— start of COLLECTED MATERIAL —

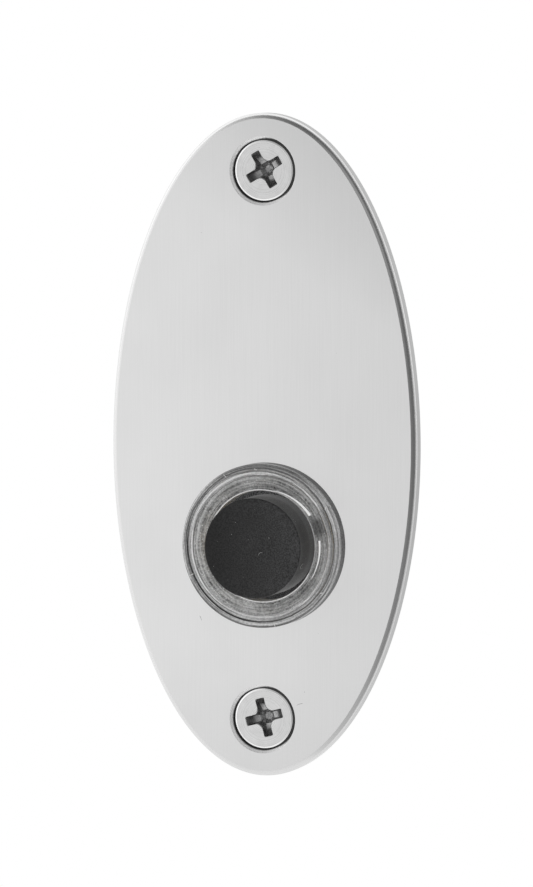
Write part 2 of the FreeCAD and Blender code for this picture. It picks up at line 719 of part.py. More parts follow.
def return_spring():
    """The middle of the wire rises by one closed coil, the open coils and another closed coil."""
    length = number(f"{SPRING_SEAT} - {BRIDGE_BACK}")
    wire, reach = number("spring_wire_diameter / 2"), number("spring_mean_diameter / 2")
    turns, ground = number("spring_turns"), number("spring_ground_depth")
    closed_rise = number("spring_wire_diameter + spring_coil_gap")
    open_rise = length - 2 * (wire - ground) - 2 * closed_rise
    steps = round(12 * turns)
    points = []
    for step in range(steps + 1):
        turn = turns * step / steps
        closed = min(turn, 1) + max(turn - turns + 1, 0)
        opened = min(max(turn - 1, 0) / (turns - 2), 1)
        height = wire - ground + closed_rise * closed + open_rise * opened
        angle = 2 * math.pi * turn
        points.append(FreeCAD.Vector(reach * math.cos(angle), reach * math.sin(angle), height))
    middle = Part.BSplineCurve()
    middle.interpolate(points)
    path = middle.toShape()
    section = Part.Wire(Part.makeCircle(wire, points[0], path.tangentAt(path.FirstParameter)))
    coil = Part.Wire([path]).makePipeShell([section], True, True)
    spring = doc.addObject("Part::Feature", "return_spring")
    spring.Label = "return_spring"
    spring.Shape = coil.common(Part.makeCylinder(2 * reach, length))
    spring.Placement.Rotation = FreeCAD.Rotation(FreeCAD.Vector(1, 0, 0), -90)
    on_push_axis(spring)
    bind(spring, Placement__Base__y=BRIDGE_BACK)
    return spring


# Pilot lamp: a small domed lamp with a collar, and its leads

def pilot_lamp():
    body = new_body("pilot_lamp", up="lamp_offset")
    glass, collar = "(lamp_diameter / 2)", "lamp_collar_diameter / 2"
    apex = f"({LAMP_BACK} - lamp_length)"
    blank = turned(body, "lamp_blank", [
        ("0", apex),
        (glass, apex),
        (glass, f"{LAMP_BACK} - lamp_collar_length"),
        (collar, f"{LAMP_BACK} - lamp_collar_length"),
        (collar, LAMP_BACK),
        ("0", LAMP_BACK)])
    rounded(body, "lamp_dome", blank, lambda edge: is_ring(edge, glass, apex), f"{glass} - seat_clearance")
    return body


def lamp_resistor():
    """Lies in the right-hand lead's slanting run, half way along it."""
    middle_x, middle_z = "(lead_elbow + lead_spacing / 2) / 2", "(lamp_offset + lead_landing) / 2"
    body = new_body("lamp_resistor", middle_x, middle_z)
    body.Placement.Rotation = FreeCAD.Rotation(FreeCAD.Vector(0, 1, 0), 1)
    bind(body, Placement__Base__y=LEAD_PLANE,
         Placement__Rotation__Angle="atan((lamp_offset - lead_landing) / (lead_elbow - lead_spacing / 2))")
    sketch = new_sketch(body, "resistor_profile", "XY_Plane")
    half = "resistor_length / 2"
    draw_corners(sketch, rectangle(f"-{half}", half, "0", "resistor_diameter / 2"))
    blank = body.newObject("PartDesign::Revolution", "resistor_blank")
    blank.Profile = sketch
    blank.ReferenceAxis = (sketch, ["H_Axis"])
    blank.Angle = 360
    rounded(body, "resistor_ends", blank, lambda edge: isinstance(edge.Curve, Part.Circle), "resistor_round")
    return body


def lead(label, route):
    """A round wire along straight runs joined by tangent arcs. Each point is three formulas."""
    points = [FreeCAD.Vector(*(number(place) for place in point)) for point in route]
    bend = number("lead_bend_radius")
    edges = []
    start = points[0]
    for before, corner, after in zip(points, points[1:], points[2:]):
        come = (before - corner).normalize()
        go = (after - corner).normalize()
        half_opening = come.getAngle(go) / 2
        setback = bend / math.tan(half_opening)
        towards_centre = (come + go).normalize()
        middle = corner + towards_centre * (bend / math.sin(half_opening) - bend)
        entry = corner + come * setback
        leave = corner + go * setback
        edges += [Part.LineSegment(start, entry).toShape(), Part.Arc(entry, middle, leave).toShape()]
        start = leave
    edges.append(Part.LineSegment(start, points[-1]).toShape())
    section = Part.Wire(Part.makeCircle(number("lead_diameter / 2"), points[0], points[1] - points[0]))
    wire = doc.addObject("Part::Feature", label)
    wire.Label = label
    wire.Shape = Part.Wire(edges).makePipeShell([section], True, True)
    on_push_axis(wire)
    return wire


def lamp_leads():
    """The left lead goes straight to its contact; the right one is broken by the resistor."""
    across, down = "(lead_elbow - lead_spacing / 2)", "(lamp_offset - lead_landing)"
    run = f"sqrt({across} ^ 2 + {down} ^ 2)"
    share = f"(resistor_length / 2 / {run})"
    middle_x, middle_z = "(lead_elbow + lead_spacing / 2) / 2", "(lamp_offset + lead_landing) / 2"
    start = [("lead_spacing / 2", LAMP_BACK, "lamp_offset"), ("lead_spacing / 2", LEAD_PLANE, "lamp_offset")]
    end = [("lead_elbow", LEAD_PLANE, "lead_landing"), (LEG_INSIDE, LEAD_PLANE, "lead_landing")]
    near = (f"{middle_x} - {across} * {share}", LEAD_PLANE, f"{middle_z} + {down} * {share}")
    far = (f"{middle_x} + {across} * {share}", LEAD_PLANE, f"{middle_z} - {down} * {share}")
    left = [(f"-({x})", y, z) for x, y, z in start + end]
    return [lead("left_lamp_lead", left), lead("right_lamp_lead", start + [near]),
            lead("resistor_lead", [far] + end)]


# The whole part

def build():
    parts = [
        face_plate(),
        mounting_screw("upper_mounting_screw", "", "upper_drive_turn"),
        mounting_screw("lower_mounting_screw", "-", "lower_drive_turn"),
        lens_housing(),
        push_button(),
        contact_bridge(),
        return_spring(),
        rear_base(),
        pilot_lamp(),
        lamp_resistor()]
    parts += lamp_leads()
    for name, side in (("left", "-"), ("right", "")):
        parts += [
            contact_rivet(f"{name}_bridge_contact", side, 1, BRIDGE_BACK, "bridge_thickness"),
            contact_rivet(f"{name}_strip_contact", side, -1, ARM_FRONT, "strip_thickness"),
            fixed_contact(f"{name}_fixed_contact", side),
            clamp_washer(f"{name}_clamp_washer", side),
            terminal_screw(f"{name}_terminal_screw", side)]
    doc.recompute()
    return parts


def write(parts):
    """Stops if anything in the document failed, and otherwise writes one file for each piece."""
    failed = [thing.Name for thing in doc.Objects if {"Invalid", "Error"} & set(thing.State)]
    if failed:
        raise RuntimeError(f"failed to build: {failed}")
    for part in parts:
        shape = part.Shape
        if shape.isNull() or not shape.isValid() or len(shape.Solids) != 1:
            raise RuntimeError(f"{part.Label} is not one valid solid")
        shape.exportStep(f"parts/{part.Label}.step")


write(build())
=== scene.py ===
import math

import bmesh
import bpy
from mathutils import Matrix, Vector

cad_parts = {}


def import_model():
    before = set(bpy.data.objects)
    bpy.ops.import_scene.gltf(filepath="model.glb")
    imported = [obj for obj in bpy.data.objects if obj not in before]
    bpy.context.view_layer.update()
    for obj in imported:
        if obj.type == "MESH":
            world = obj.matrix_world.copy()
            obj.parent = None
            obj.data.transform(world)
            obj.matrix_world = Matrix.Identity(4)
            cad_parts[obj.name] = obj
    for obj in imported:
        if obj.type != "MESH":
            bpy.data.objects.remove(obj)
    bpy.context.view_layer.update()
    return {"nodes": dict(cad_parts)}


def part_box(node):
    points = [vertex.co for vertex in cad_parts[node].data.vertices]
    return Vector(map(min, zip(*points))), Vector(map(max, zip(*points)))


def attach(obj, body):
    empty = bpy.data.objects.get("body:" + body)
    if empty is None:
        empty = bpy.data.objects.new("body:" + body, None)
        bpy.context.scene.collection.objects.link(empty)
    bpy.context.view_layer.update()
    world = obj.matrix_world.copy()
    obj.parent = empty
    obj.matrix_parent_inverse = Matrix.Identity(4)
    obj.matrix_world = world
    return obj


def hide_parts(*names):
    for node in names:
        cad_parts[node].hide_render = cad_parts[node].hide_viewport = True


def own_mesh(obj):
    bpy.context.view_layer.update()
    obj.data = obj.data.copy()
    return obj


# Looks of a doorbell push button, in the part's own frame: front -Y, up +Z, right +X.
# Lengths in the code are millimetres and MM turns them into Blender's metres.

MM = 0.001
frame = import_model()
nodes = frame["nodes"]
scene = bpy.context.scene


def middle(node):
    """The middle of a CAD node's box, in millimetres."""
    low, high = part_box(node)
    return [(a + b) / 2 / MM for a, b in zip(low, high)]


def reach(node, axis):
    """The ends of a CAD node's box along an axis, in millimetres."""
    low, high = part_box(node)
    return low[axis] / MM, high[axis] / MM


PUSH_X, _, PUSH_Z = middle("rear_base")
SCREW_Z = middle("upper_mounting_screw")[2]
FACE = reach("face_plate", 1)[0]

# Meshes


def solid(name, data):
    """An object of a mesh, to be shown, cut, or used to cut or join another."""
    piece = bpy.data.objects.new(name, data)
    scene.collection.objects.link(piece)
    return piece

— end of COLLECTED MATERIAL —

▸ **YOUR OBJECTIVE**:
Extract, word for word, every line beginning with the one that holds "obj.data.transform(world)" and concluding with the one that holds "scene = bpy.context.scene". Include both of those lines.

▸ **TASK ANSWER**:
            obj.data.transform(world)
            obj.matrix_world = Matrix.Identity(4)
            cad_parts[obj.name] = obj
    for obj in imported:
        if obj.type != "MESH":
            bpy.data.objects.remove(obj)
    bpy.context.view_layer.update()
    return {"nodes": dict(cad_parts)}


def part_box(node):
    points = [vertex.co for vertex in cad_parts[node].data.vertices]
    return Vector(map(min, zip(*points))), Vector(map(max, zip(*points)))


def attach(obj, body):
    empty = bpy.data.objects.get("body:" + body)
    if empty is None:
        empty = bpy.data.objects.new("body:" + body, None)
        bpy.context.scene.collection.objects.link(empty)
    bpy.context.view_layer.update()
    world = obj.matrix_world.copy()
    obj.parent = empty
    obj.matrix_parent_inverse = Matrix.Identity(4)
    obj.matrix_world = world
    return obj


def hide_parts(*names):
    for node in names:
        cad_parts[node].hide_render = cad_parts[node].hide_viewport = True


def own_mesh(obj):
    bpy.context.view_layer.update()
    obj.data = obj.data.copy()
    return obj


# Looks of a doorbell push button, in the part's own frame: front -Y, up +Z, right +X.
# Lengths in the code are millimetres and MM turns them into Blender's metres.

MM = 0.001
frame = import_model()
nodes = frame["nodes"]
scene = bpy.context.scene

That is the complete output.